Funding the Intangible: The Stuff Dreams are Really Made Of
”The job security’s not great,” says Charles Honorton, a stocky young man with short blond hair and a careful, dignified manner of speaking. ”I always keep one suitcase packed.” Honorton – senior researcher in the division of parapsychology at Maimonides Medical Center in Brooklyn –is one of the less than 20 full-time investigators of ESP and paranormal phenomena in the United States; his statement underlines the paradox that, while public interest in the psychical is at its greatest peak in three decades, the availability of funding for serious research is approaching an all-time low.
Psychokinesis, long-distance telepathy, aura photography, faith healing, out-of-body experience, plant intelligence: In recent months, accounts of parapsychological miracles have appeared in every medium from the Sunday supplements and network television to Time, Nature and Business Week. As has always been the case, the flim-flam is generously mingled with the legitimate – but it’s clear that with the use of new technology, this decade could put either the final nail in the coffin of parapsychology – or the first real foot in the door. The only question that remains is exactly who will be willing to pay for it.
Traditionally, major funding has come from private philanthropists – often substantial sums, and often from individuals one might not associate with even the vaguely occult. Chester F. Carlson – the inventor of the Xerox process – left two percent of his estate for psychical research, a total of around $3 million. A portion of that went to the University of Virginia, the only university in the U.S. with an officially recognized division of parapsychology. W. Clement Stone – the Chicago financier/publisher lately in the news for his lavish funding of Richard Nixon – once donated $200,000 to grand-old-man-of-psi J. B. Rhine’s Foundation for Research on the Nature of Man. (”Stone,” says one researcher, ”should have kept giving something for parapsychology. At least maybe we could have done better on the bugging.”)
Elderly philanthropists have often been concerned specifically with what parapsychology delicately terms the ”survival question” – research into the possibility of life after death and the reality of the soul. The will of Arizona gold miner James Kidd, for example, offered more than a quarter-million dollars for ”research or some scientific proof of a soul” – attracting scores of colorful applicants and sending several Arizona judges through some of the oddest litigation in their careers, until the bequest was finally awarded to two established parapsychological associations. Kidd’s posthumous bid to prove that posthumous it wasn’t is more the exception than the rule: Most survival enthusiasts prefer their findings pre-Void – and Kidd’s will wasn’t even discovered until nearly 18 years after his death.

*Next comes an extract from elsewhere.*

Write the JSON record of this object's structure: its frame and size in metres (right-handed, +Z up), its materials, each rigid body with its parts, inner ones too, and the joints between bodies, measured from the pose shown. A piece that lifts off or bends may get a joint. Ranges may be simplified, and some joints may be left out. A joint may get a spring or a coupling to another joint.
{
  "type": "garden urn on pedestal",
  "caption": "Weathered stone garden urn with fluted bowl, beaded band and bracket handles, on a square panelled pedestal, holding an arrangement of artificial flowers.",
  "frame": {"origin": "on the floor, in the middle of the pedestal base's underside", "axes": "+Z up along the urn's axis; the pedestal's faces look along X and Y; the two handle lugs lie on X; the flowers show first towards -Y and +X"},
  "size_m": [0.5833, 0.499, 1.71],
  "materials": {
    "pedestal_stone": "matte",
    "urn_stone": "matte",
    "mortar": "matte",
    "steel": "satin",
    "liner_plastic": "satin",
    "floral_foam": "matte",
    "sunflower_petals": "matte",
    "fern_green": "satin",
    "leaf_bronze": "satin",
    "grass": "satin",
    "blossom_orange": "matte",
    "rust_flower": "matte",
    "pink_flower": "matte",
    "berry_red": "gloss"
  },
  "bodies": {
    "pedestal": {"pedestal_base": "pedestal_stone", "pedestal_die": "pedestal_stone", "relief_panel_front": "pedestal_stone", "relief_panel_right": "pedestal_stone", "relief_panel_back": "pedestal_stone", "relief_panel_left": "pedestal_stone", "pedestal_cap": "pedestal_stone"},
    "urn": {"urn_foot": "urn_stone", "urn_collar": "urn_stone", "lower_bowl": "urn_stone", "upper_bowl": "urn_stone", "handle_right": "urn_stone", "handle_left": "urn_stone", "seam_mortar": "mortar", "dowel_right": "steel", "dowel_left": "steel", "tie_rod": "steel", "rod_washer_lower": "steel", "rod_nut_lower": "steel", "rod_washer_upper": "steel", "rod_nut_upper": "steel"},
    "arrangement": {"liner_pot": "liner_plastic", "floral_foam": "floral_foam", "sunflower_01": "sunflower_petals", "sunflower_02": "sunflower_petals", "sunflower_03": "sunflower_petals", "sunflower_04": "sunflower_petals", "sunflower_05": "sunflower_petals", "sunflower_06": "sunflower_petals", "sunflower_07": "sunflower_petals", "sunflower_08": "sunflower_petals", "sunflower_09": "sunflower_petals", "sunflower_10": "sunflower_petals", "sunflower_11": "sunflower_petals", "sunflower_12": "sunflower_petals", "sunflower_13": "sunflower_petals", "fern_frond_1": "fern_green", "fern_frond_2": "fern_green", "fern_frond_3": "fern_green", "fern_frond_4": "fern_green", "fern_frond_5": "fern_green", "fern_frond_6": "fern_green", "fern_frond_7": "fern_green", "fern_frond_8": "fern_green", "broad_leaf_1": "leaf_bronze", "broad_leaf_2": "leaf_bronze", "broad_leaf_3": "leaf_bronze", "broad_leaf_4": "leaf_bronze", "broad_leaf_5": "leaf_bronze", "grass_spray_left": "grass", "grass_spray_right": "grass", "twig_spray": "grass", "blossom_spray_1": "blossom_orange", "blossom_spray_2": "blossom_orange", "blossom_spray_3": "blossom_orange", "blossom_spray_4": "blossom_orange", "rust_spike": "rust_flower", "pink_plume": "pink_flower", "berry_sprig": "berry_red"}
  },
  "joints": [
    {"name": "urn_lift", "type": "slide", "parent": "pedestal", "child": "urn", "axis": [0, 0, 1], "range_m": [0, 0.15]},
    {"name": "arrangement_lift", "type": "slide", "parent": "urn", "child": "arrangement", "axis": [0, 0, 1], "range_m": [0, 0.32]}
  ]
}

Parapsychologists generally agree that the era of the Carlsons, Stones and Kidds is gone and that no major new psychical sugar daddies loom on the horizon. One alternative in the past has been the private foundation – groups ranging from the Mellon Foundation in Pittsburgh, to the Fetzer Foundation in Michigan (John Fetzer owns the Detroit Tigers) to sources as major as the Rockefeller Foundation. These grants, however, tended to be limited and short-term; more recently, following a set of Internal Revenue Service rulings that clamp down on the deductible nature of gifts and contributions (the same rules that snared our president), the picture for foundation financing has grown even bleaker. The trend now is toward social projects and education; distinctly away from the mystical, metaphysic and supraordinary.

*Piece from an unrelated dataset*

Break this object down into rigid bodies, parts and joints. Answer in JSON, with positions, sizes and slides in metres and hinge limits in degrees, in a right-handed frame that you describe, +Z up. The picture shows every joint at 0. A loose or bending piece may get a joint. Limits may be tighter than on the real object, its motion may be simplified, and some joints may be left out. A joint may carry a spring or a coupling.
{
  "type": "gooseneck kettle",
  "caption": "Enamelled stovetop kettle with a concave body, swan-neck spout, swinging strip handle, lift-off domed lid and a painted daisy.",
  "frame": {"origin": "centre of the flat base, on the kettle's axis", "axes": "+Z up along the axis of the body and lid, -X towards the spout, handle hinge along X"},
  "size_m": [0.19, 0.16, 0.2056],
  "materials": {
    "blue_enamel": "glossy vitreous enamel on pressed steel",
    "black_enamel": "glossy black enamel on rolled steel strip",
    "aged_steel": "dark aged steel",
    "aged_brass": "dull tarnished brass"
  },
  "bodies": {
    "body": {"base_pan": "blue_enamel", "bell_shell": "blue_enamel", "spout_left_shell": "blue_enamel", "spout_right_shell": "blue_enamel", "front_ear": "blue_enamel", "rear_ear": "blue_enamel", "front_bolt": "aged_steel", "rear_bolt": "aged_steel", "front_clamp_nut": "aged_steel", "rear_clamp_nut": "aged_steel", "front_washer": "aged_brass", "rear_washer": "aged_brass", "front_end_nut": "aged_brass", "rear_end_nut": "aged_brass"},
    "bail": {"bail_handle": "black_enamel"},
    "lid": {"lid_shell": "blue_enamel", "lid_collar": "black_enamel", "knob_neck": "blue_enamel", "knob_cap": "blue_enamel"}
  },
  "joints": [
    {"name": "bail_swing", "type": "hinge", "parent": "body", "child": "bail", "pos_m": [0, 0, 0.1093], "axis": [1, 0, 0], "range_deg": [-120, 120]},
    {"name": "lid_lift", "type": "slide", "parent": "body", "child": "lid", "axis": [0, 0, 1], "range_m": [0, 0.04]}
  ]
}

Thus, the parapsychologist is left with only one real funding alternative – the federal government. Which brings us back to researcher Charles Honorton. Honorton is supported by the first significant federal grant for psychical research in recent years – $52,000 from the National Institute of Mental Health for two years of research into telepathy during the dream state. The Maimonides project is worth looking at in detail, both as an ingenuous use of technology, and as a suggestion of what could be the future of adequately funded psychical research.
Traditionally, dreams seem to be fertile ground for telepathic experience. The literature overflows with anecdotes about premonitory dreams – the most common example being when one dreams of the death or injury of a close friend or relative, only to learn upon awakening that the event in fact occurred just then. The skeptic is apt to take such anecdotes lightly: We have dreams about death often, he’ll argue – and we only recall it when one of them happens to come true.
The objection is valid enough, and so the Maimonides project attempted to nail down the phenomenon more specifically. The subject of the experiment spends the night sleeping in a laboratory in Brooklyn, wired with electrodes to indicate, via an electroencephalogram, exactly when he begins to dream. During his dream periods (most people have three or four per night), a subject in another room attempts to send the dreamer the impression of a randomly chosen art print. When the EEG indicates the dream period is over, the subject is awakened and asked to tell his dreams. At the end of the night, the tape-recorded dream summaries are analyzed by a panel of judges to determine whether the content of the art print had, in fact, entered the dreams.